Now we can install the libraries using 'pip'

$ pip install requests selenium bs4 pandas lxml

After installation, import the modules

import requests
from bs4 import BeautifulSoup
import pandas as pd
from selenium import webdriver
import time
from selenium.webdriver.common.keys import Keys

HEADERS ={"User-Agent":"Mozilla/5.0 (Windows NT 10.0; Win64; x64; rv:66.0) Gecko/20100101 Firefox/66.0", "Accept-Encoding":"gzip, deflate", "Accept":"text/html,application/xhtml+xml,application/xml;q=0.9,*/*;q=0.8", "DNT":"1","Connection":"close", "Upgrade-Insecure-Requests":"1"}

Here requests help to send an HTTP request using python, Selenium is an automation tool that helps here to send queries to the website, lxml can convert the page into XML or HTML format. bs4 module for parsing the web page and pandas to convert the data into a CSV file.

We are using a User-Agent header string for servers to identify the application, OS, version, etc.

Sending job title and location using selenium


Now let's create a function that sends queries to the web page and returns the current URL:

def get_current_url(urljob_titlelocation):
    driver = webdriver.Chrome()
    driver.get(url)
    time.sleep(3)
    driver.find_element_by_xpath('//*[@id="text-input-what"]').send_keys(job_title)
    time.sleep(3)
    driver.find_element_by_xpath('//*[@id="text-input-where"]').send_keys(location)
    time.sleep(3)
    driver.find_element_by_xpath('/html/body/div').click()
    time.sleep(3)
    try:
        driver.find_element_by_xpath('//*[@id="jobsearch"]/button').click()
    except:
        driver.find_element_by_xpath('//*[@id="whatWhereFormId"]/div[3]/button').click()
    current_url = driver.current_url

    return current_url 

current_url = get_current_url('https://in.indeed.com/','Data Scientist',"Bengaluru")
print(current_url)


Output:

'https://in.indeed.com/jobs?q=Data%20Scientist&l=Bengaluru%2C%20Karnataka&vjk=d9e0ee7cc8b5e5b4'

This function opens indeed.com using the specified URL as one of its parameters. Then it sends the job title or company name and location to the site using selenium. After that, we'll get a new page and its URL which consists of all the job details related to the job title and location you have specified as its parameters. Lastly, it returns the current URL which consists of jobs and their details so that we can simply scrape it using Beautiful Soup.

Copying Xpath:


Scraping jobs using Beautiful Soup

Now let's get into the scraping part. Let us define another function that will do the scraping stuff for us. This function will retrieve data like the job title, company name, job rating, location, date of posting, and simple description.
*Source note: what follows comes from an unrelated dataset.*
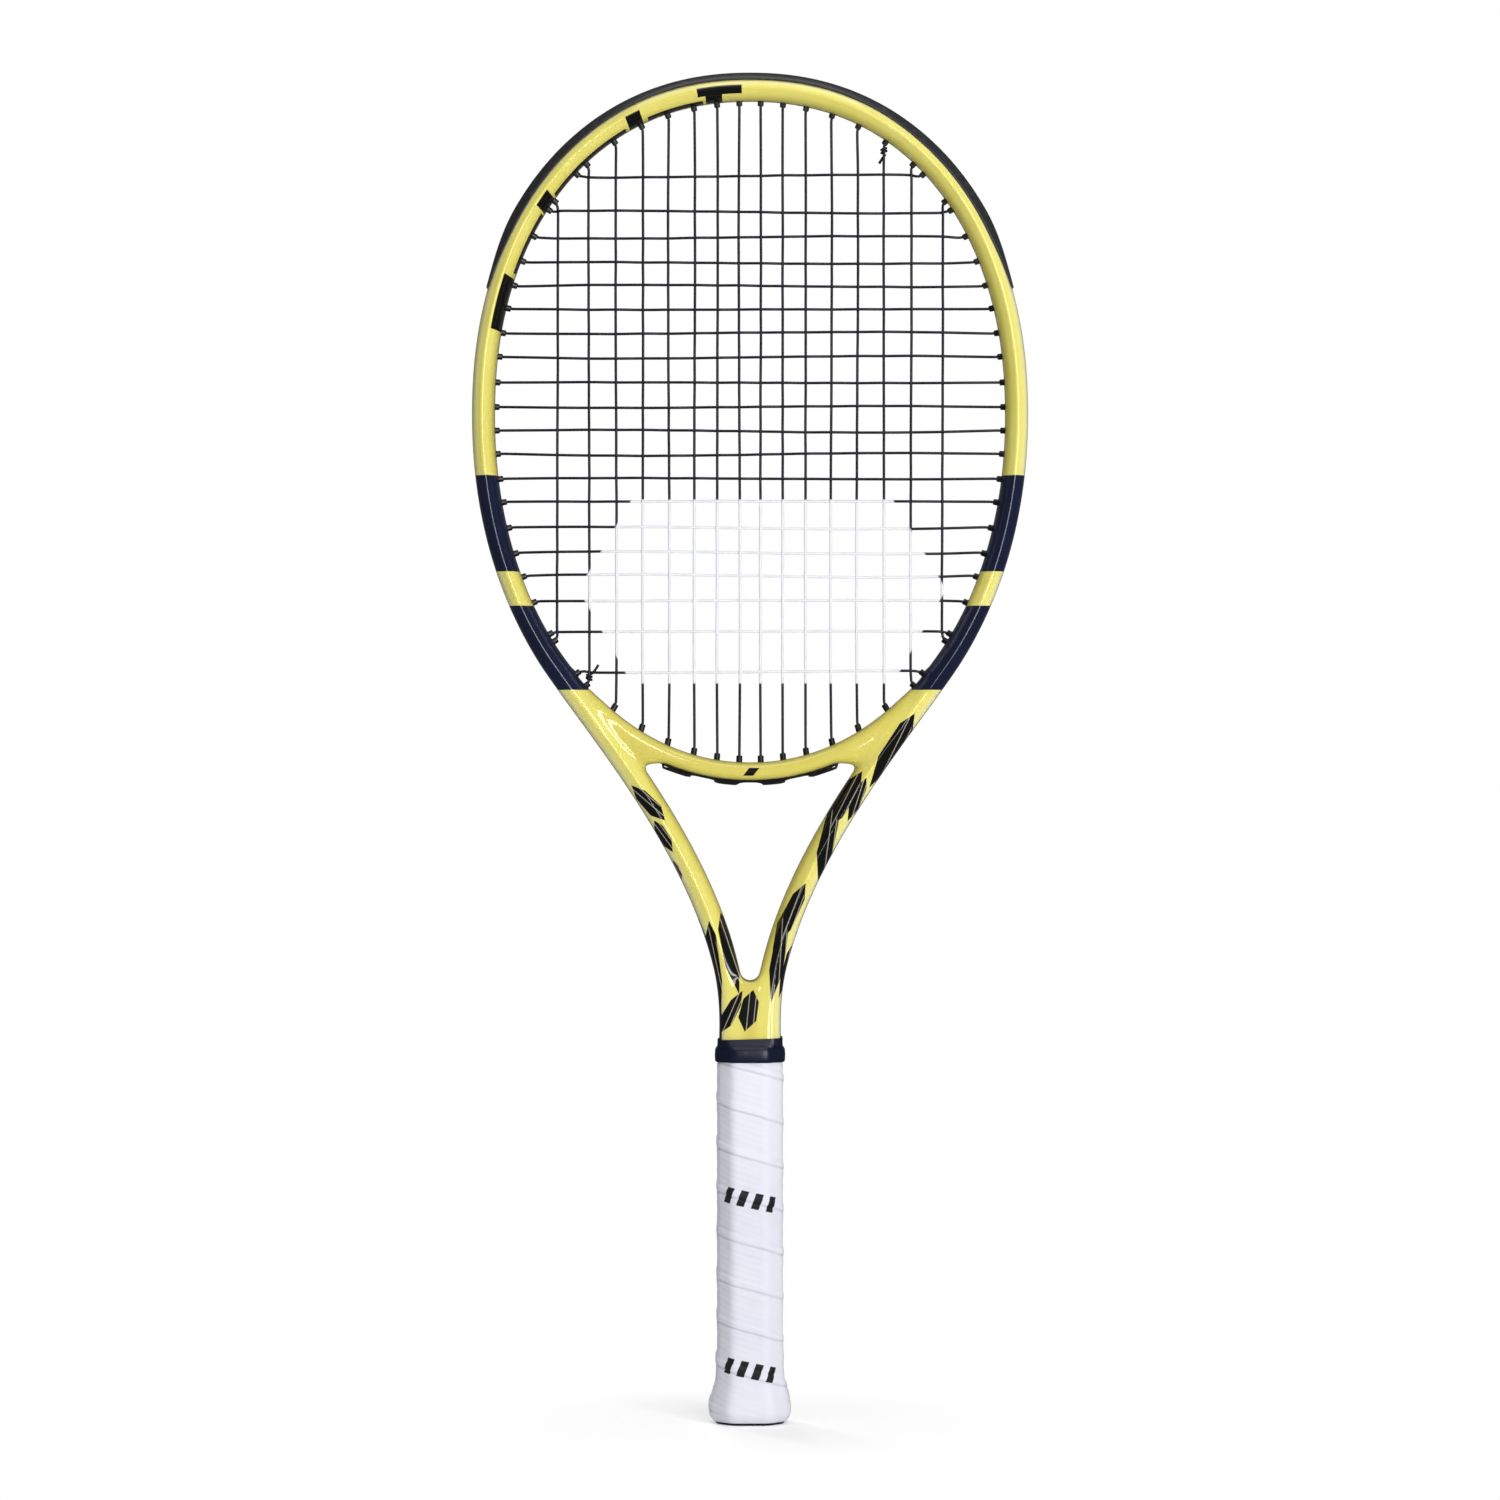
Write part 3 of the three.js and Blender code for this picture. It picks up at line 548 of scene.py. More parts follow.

def scrape_job_details(url):
    
    resp = requests.get(url, headers=HEADERS)
    content = BeautifulSoup(resp.content, 'lxml')
   
    jobs_list = []    
    for post in content.select('.job_seen_beacon'):
        try:
            data = {
                "job_title":post.select('.jobTitle')[0].get_text().strip(),
                "company":post.select('.companyName')[0].get_text().strip(),
                "rating":post.select('.ratingNumber')[0].get_text().strip(),
                "location":post.select('.companyLocation')[0].get_text().strip(),
                "date":post.select('.date')[0].get_text().strip(),
                "job_desc":post.select('.job-snippet')[0].get_text().strip()
                
            }
        except IndexError:
            continue          
        jobs_list.append(data)
    dataframe = pd.DataFrame(jobs_list)
    
    return dataframe

scrape_job_details(current_url)

The request.get()(2nd line) function returns the data of the entire webpage. Then, we need to convert the received data into HTML form using Beautiful Soup and lxml. The next step is to find the CSS selectors and retrieve the raw text inside the tags that contain these CSS selectors. The CSS selectors given in the code are probably the same on the web page but sometimes it may change.



By looping through all the job posts we'll get much information about it. Lastly, we converted the data into a pandas data frame and simply returned it.

The output will look like this:


You'll get the details about the job title, company name, rating, location, date of posting, and a simple job description. You can save it as a CSV file using df.to_csv("jobs.csv").